═════ INFORMATION PROVIDED ═════

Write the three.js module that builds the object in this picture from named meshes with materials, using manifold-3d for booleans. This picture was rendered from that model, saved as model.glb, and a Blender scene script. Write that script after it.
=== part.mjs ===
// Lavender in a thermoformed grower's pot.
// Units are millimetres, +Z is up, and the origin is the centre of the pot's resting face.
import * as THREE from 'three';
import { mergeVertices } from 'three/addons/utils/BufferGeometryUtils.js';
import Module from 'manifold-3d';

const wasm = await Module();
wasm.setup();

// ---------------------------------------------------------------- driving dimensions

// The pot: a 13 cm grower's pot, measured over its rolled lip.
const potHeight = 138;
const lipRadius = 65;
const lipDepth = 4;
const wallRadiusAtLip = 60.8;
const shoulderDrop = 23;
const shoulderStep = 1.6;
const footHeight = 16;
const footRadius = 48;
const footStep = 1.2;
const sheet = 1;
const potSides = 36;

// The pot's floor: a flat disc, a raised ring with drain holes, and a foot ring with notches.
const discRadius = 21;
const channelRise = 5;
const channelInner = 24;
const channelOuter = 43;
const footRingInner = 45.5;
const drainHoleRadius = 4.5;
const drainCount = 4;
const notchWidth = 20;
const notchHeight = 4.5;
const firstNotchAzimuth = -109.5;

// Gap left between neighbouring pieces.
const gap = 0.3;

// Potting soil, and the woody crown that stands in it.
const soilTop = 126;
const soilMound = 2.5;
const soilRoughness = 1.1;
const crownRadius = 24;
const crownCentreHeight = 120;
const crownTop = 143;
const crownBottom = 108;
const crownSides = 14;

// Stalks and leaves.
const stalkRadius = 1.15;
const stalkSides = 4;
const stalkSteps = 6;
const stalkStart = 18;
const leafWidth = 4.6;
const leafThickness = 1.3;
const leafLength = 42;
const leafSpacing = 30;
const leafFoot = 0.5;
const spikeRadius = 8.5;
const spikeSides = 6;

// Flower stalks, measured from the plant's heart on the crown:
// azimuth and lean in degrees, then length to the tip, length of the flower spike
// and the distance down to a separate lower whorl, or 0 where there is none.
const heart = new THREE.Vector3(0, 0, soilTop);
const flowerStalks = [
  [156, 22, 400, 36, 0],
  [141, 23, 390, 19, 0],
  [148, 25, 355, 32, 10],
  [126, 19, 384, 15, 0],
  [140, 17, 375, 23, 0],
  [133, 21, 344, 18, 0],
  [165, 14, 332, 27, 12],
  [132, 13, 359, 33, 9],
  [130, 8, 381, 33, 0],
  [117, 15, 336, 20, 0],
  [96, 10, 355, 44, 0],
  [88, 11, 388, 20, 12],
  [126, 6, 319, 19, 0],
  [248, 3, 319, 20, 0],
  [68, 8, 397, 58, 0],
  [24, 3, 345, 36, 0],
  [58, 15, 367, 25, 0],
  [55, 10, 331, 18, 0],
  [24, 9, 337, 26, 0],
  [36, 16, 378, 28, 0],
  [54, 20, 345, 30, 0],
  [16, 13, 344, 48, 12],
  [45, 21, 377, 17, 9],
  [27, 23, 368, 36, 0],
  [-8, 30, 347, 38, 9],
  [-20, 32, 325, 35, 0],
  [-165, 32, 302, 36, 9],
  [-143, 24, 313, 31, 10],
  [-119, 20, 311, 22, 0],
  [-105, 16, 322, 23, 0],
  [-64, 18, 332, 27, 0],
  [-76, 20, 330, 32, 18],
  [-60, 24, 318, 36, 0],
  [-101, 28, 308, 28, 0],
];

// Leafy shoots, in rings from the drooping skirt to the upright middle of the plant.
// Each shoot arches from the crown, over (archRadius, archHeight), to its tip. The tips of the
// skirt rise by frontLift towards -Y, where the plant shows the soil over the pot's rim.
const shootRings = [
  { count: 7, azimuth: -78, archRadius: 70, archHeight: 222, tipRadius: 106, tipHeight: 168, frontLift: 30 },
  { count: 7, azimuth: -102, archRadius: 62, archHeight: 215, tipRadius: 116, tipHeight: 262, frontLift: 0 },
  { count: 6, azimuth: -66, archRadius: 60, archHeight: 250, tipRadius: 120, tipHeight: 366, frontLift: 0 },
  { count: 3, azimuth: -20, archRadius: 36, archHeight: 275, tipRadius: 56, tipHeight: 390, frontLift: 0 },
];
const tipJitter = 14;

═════

### EXERCISE BRIEF
Each line of the material above needs to be quoted exactly, please.

### EXERCISE RESPONSE
Write the three.js module that builds the object in this picture from named meshes with materials, using manifold-3d for booleans. This picture was rendered from that model, saved as model.glb, and a Blender scene script. Write that script after it.
=== part.mjs ===
// Lavender in a thermoformed grower's pot.
// Units are millimetres, +Z is up, and the origin is the centre of the pot's resting face.
import * as THREE from 'three';
import { mergeVertices } from 'three/addons/utils/BufferGeometryUtils.js';
import Module from 'manifold-3d';

const wasm = await Module();
wasm.setup();

// ---------------------------------------------------------------- driving dimensions

// The pot: a 13 cm grower's pot, measured over its rolled lip.
const potHeight = 138;
const lipRadius = 65;
const lipDepth = 4;
const wallRadiusAtLip = 60.8;
const shoulderDrop = 23;
const shoulderStep = 1.6;
const footHeight = 16;
const footRadius = 48;
const footStep = 1.2;
const sheet = 1;
const potSides = 36;

// The pot's floor: a flat disc, a raised ring with drain holes, and a foot ring with notches.
const discRadius = 21;
const channelRise = 5;
const channelInner = 24;
const channelOuter = 43;
const footRingInner = 45.5;
const drainHoleRadius = 4.5;
const drainCount = 4;
const notchWidth = 20;
const notchHeight = 4.5;
const firstNotchAzimuth = -109.5;

// Gap left between neighbouring pieces.
const gap = 0.3;

// Potting soil, and the woody crown that stands in it.
const soilTop = 126;
const soilMound = 2.5;
const soilRoughness = 1.1;
const crownRadius = 24;
const crownCentreHeight = 120;
const crownTop = 143;
const crownBottom = 108;
const crownSides = 14;

// Stalks and leaves.
const stalkRadius = 1.15;
const stalkSides = 4;
const stalkSteps = 6;
const stalkStart = 18;
const leafWidth = 4.6;
const leafThickness = 1.3;
const leafLength = 42;
const leafSpacing = 30;
const leafFoot = 0.5;
const spikeRadius = 8.5;
const spikeSides = 6;

// Flower stalks, measured from the plant's heart on the crown:
// azimuth and lean in degrees, then length to the tip, length of the flower spike
// and the distance down to a separate lower whorl, or 0 where there is none.
const heart = new THREE.Vector3(0, 0, soilTop);
const flowerStalks = [
  [156, 22, 400, 36, 0],
  [141, 23, 390, 19, 0],
  [148, 25, 355, 32, 10],
  [126, 19, 384, 15, 0],
  [140, 17, 375, 23, 0],
  [133, 21, 344, 18, 0],
  [165, 14, 332, 27, 12],
  [132, 13, 359, 33, 9],
  [130, 8, 381, 33, 0],
  [117, 15, 336, 20, 0],
  [96, 10, 355, 44, 0],
  [88, 11, 388, 20, 12],
  [126, 6, 319, 19, 0],
  [248, 3, 319, 20, 0],
  [68, 8, 397, 58, 0],
  [24, 3, 345, 36, 0],
  [58, 15, 367, 25, 0],
  [55, 10, 331, 18, 0],
  [24, 9, 337, 26, 0],
  [36, 16, 378, 28, 0],
  [54, 20, 345, 30, 0],
  [16, 13, 344, 48, 12],
  [45, 21, 377, 17, 9],
  [27, 23, 368, 36, 0],
  [-8, 30, 347, 38, 9],
  [-20, 32, 325, 35, 0],
  [-165, 32, 302, 36, 9],
  [-143, 24, 313, 31, 10],
  [-119, 20, 311, 22, 0],
  [-105, 16, 322, 23, 0],
  [-64, 18, 332, 27, 0],
  [-76, 20, 330, 32, 18],
  [-60, 24, 318, 36, 0],
  [-101, 28, 308, 28, 0],
];

// Leafy shoots, in rings from the drooping skirt to the upright middle of the plant.
// Each shoot arches from the crown, over (archRadius, archHeight), to its tip. The tips of the
// skirt rise by frontLift towards -Y, where the plant shows the soil over the pot's rim.
const shootRings = [
  { count: 7, azimuth: -78, archRadius: 70, archHeight: 222, tipRadius: 106, tipHeight: 168, frontLift: 30 },
  { count: 7, azimuth: -102, archRadius: 62, archHeight: 215, tipRadius: 116, tipHeight: 262, frontLift: 0 },
  { count: 6, azimuth: -66, archRadius: 60, archHeight: 250, tipRadius: 120, tipHeight: 366, frontLift: 0 },
  { count: 3, azimuth: -20, archRadius: 36, archHeight: 275, tipRadius: 56, tipHeight: 390, frontLift: 0 },
];
const tipJitter = 14;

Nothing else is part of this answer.